## DESCRIPTION OF THE TASK
The material below contains a line with "rear_housing()" and a line with "for node in". Copy exactly those two lines and all lines between them.

## MATERIAL FOR THIS TASK
——

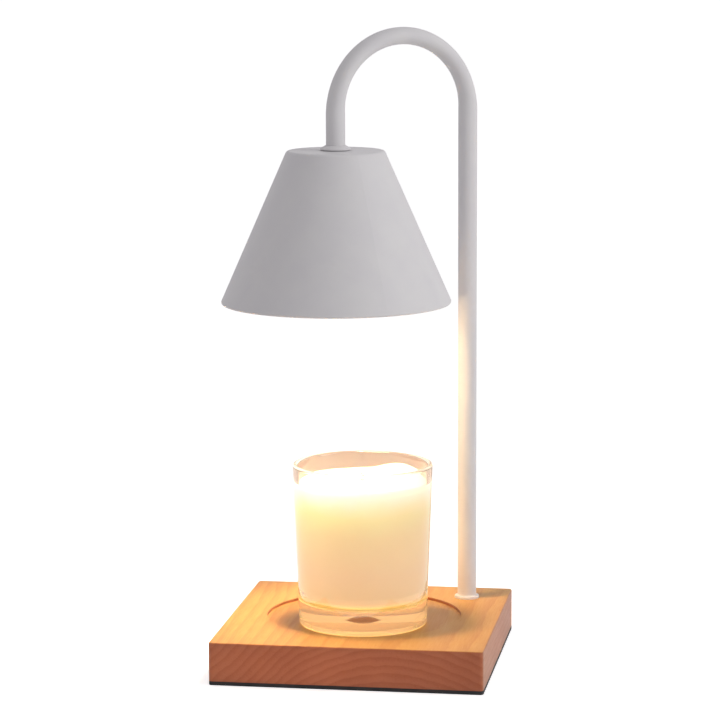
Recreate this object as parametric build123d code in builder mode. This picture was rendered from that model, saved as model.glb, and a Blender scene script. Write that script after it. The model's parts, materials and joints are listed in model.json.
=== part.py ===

——

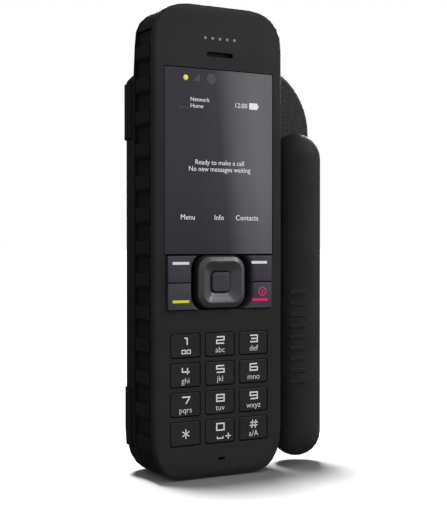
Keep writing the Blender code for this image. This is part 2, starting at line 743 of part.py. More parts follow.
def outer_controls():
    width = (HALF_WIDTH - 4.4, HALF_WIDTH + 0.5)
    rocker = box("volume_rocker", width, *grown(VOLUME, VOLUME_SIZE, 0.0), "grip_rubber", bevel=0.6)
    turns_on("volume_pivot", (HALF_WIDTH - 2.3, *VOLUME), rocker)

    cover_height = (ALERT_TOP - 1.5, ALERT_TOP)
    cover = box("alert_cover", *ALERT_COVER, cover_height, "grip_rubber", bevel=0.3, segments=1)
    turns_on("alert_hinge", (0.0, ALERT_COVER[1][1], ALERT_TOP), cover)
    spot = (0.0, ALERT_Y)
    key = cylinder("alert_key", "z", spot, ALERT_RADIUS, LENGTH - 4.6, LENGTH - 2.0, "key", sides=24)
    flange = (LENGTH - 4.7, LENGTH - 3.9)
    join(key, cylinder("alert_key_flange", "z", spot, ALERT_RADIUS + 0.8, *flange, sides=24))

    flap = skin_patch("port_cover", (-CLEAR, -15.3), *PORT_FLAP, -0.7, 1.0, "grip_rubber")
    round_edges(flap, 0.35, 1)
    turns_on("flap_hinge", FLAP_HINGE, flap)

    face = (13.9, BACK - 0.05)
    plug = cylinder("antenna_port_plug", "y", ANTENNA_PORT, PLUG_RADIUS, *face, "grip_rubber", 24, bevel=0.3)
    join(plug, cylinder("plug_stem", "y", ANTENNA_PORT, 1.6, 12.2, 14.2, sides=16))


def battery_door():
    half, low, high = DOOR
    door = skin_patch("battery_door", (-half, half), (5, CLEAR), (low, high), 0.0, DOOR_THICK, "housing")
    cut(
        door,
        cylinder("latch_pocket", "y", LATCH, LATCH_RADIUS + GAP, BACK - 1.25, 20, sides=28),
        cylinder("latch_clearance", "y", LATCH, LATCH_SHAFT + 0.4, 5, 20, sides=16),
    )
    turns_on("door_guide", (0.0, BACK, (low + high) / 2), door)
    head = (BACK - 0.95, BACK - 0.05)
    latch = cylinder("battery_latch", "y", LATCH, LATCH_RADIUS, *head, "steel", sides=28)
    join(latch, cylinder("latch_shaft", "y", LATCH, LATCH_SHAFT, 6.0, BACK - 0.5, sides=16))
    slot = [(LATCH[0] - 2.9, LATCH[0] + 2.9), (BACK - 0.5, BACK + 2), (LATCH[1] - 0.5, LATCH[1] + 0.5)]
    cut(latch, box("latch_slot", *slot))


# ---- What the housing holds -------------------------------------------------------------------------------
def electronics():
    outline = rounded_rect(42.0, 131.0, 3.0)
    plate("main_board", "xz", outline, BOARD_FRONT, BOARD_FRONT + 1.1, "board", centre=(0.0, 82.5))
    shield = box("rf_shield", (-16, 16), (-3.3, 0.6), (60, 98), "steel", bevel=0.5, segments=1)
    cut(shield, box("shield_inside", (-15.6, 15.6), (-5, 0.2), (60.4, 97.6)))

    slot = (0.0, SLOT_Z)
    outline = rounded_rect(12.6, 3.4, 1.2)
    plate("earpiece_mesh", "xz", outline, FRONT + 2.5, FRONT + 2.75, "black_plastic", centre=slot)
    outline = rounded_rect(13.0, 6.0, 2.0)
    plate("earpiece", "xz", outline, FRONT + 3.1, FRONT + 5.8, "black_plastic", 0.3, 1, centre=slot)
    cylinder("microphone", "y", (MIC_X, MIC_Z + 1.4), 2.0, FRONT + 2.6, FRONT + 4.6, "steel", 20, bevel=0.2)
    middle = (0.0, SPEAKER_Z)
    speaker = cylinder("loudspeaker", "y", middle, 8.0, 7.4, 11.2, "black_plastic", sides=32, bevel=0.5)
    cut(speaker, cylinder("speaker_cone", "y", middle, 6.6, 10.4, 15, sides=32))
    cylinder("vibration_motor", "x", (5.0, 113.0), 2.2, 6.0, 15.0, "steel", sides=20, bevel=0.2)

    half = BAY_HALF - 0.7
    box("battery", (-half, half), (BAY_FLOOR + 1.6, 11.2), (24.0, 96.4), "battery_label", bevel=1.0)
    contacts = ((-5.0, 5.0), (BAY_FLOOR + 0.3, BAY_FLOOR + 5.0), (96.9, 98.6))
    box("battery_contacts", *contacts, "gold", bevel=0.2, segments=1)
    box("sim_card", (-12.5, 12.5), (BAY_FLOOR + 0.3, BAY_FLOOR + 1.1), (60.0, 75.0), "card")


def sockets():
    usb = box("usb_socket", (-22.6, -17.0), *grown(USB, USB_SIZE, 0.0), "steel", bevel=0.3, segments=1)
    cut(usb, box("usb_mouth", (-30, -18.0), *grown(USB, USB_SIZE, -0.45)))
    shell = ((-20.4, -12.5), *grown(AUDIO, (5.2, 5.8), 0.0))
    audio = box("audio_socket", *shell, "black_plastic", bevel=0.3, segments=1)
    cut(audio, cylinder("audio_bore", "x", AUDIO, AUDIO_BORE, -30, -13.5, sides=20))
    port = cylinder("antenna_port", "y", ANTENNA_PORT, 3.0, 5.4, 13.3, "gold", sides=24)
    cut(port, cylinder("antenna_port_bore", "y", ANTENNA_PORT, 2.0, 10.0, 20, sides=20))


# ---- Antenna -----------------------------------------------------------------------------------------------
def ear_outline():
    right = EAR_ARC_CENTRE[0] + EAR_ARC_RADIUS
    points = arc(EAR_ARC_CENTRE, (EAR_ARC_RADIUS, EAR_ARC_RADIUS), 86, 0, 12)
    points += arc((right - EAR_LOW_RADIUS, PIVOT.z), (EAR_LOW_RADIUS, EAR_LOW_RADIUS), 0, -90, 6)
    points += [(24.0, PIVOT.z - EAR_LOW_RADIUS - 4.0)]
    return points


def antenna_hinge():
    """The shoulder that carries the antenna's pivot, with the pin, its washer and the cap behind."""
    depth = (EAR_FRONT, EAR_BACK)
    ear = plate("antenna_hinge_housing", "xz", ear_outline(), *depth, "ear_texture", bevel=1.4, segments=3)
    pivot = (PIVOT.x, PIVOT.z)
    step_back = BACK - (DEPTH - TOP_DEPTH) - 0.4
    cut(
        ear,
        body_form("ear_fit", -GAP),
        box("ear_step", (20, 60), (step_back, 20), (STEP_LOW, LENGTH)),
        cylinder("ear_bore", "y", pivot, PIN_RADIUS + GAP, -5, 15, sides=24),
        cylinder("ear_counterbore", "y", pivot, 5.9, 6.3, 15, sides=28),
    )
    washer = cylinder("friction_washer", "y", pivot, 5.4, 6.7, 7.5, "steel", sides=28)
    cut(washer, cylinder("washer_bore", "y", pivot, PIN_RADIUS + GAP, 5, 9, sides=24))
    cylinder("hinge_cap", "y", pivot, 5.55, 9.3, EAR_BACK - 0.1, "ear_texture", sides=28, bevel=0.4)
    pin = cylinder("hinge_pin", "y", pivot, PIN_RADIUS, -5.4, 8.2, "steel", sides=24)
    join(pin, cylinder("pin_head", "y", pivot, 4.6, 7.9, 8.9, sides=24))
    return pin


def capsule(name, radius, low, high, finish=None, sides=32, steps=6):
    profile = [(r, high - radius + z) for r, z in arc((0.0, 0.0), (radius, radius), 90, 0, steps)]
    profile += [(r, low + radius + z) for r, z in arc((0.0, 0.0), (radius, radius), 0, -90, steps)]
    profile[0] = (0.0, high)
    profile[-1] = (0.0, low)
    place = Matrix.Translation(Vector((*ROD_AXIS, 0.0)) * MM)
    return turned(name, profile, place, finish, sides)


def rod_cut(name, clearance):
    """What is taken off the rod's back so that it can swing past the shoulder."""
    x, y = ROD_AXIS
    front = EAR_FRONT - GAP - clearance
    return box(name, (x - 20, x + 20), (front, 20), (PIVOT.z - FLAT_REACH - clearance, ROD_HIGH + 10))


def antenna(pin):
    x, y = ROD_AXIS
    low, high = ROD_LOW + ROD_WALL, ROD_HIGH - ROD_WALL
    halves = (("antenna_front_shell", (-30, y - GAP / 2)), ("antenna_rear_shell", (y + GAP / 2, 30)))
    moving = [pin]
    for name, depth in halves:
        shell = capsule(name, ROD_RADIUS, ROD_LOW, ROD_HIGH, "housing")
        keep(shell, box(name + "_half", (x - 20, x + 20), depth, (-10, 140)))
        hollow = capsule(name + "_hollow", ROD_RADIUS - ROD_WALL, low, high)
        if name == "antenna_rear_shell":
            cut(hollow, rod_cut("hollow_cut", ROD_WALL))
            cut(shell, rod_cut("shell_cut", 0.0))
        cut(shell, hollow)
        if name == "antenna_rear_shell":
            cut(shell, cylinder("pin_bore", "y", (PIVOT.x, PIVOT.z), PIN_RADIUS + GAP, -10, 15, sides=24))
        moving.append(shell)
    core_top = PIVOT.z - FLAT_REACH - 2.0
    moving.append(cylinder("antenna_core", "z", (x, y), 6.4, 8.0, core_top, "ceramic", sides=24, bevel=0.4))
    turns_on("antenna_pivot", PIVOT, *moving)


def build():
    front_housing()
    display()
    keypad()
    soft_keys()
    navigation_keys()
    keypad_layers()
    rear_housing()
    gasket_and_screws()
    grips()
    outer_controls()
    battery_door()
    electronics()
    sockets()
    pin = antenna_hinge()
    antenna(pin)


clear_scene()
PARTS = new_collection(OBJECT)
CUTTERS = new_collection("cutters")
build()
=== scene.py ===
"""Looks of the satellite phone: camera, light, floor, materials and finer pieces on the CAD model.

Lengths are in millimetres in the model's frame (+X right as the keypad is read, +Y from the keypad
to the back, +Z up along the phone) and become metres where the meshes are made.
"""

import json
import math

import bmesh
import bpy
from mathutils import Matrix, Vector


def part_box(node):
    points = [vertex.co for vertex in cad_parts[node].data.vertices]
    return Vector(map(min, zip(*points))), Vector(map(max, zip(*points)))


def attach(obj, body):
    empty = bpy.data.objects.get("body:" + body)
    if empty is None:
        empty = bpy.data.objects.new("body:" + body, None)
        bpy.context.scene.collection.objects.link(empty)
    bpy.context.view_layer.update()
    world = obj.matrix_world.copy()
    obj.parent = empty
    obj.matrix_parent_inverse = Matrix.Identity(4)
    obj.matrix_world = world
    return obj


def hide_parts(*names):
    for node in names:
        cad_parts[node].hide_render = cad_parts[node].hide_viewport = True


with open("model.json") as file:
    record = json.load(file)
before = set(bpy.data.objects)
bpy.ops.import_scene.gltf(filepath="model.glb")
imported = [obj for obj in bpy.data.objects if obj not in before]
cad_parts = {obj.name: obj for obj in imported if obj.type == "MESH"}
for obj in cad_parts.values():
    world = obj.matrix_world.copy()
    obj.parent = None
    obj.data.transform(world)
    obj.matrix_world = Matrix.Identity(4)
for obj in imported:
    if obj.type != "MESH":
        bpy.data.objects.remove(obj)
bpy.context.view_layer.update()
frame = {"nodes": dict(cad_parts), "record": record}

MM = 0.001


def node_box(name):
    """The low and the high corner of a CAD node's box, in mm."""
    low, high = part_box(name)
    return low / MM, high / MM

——

## SOLVED PROBLEM
    rear_housing()
    gasket_and_screws()
    grips()
    outer_controls()
    battery_door()
    electronics()
    sockets()
    pin = antenna_hinge()
    antenna(pin)


clear_scene()
PARTS = new_collection(OBJECT)
CUTTERS = new_collection("cutters")
build()
=== scene.py ===
"""Looks of the satellite phone: camera, light, floor, materials and finer pieces on the CAD model.

Lengths are in millimetres in the model's frame (+X right as the keypad is read, +Y from the keypad
to the back, +Z up along the phone) and become metres where the meshes are made.
"""

import json
import math

import bmesh
import bpy
from mathutils import Matrix, Vector


def part_box(node):
    points = [vertex.co for vertex in cad_parts[node].data.vertices]
    return Vector(map(min, zip(*points))), Vector(map(max, zip(*points)))


def attach(obj, body):
    empty = bpy.data.objects.get("body:" + body)
    if empty is None:
        empty = bpy.data.objects.new("body:" + body, None)
        bpy.context.scene.collection.objects.link(empty)
    bpy.context.view_layer.update()
    world = obj.matrix_world.copy()
    obj.parent = empty
    obj.matrix_parent_inverse = Matrix.Identity(4)
    obj.matrix_world = world
    return obj


def hide_parts(*names):
    for node in names:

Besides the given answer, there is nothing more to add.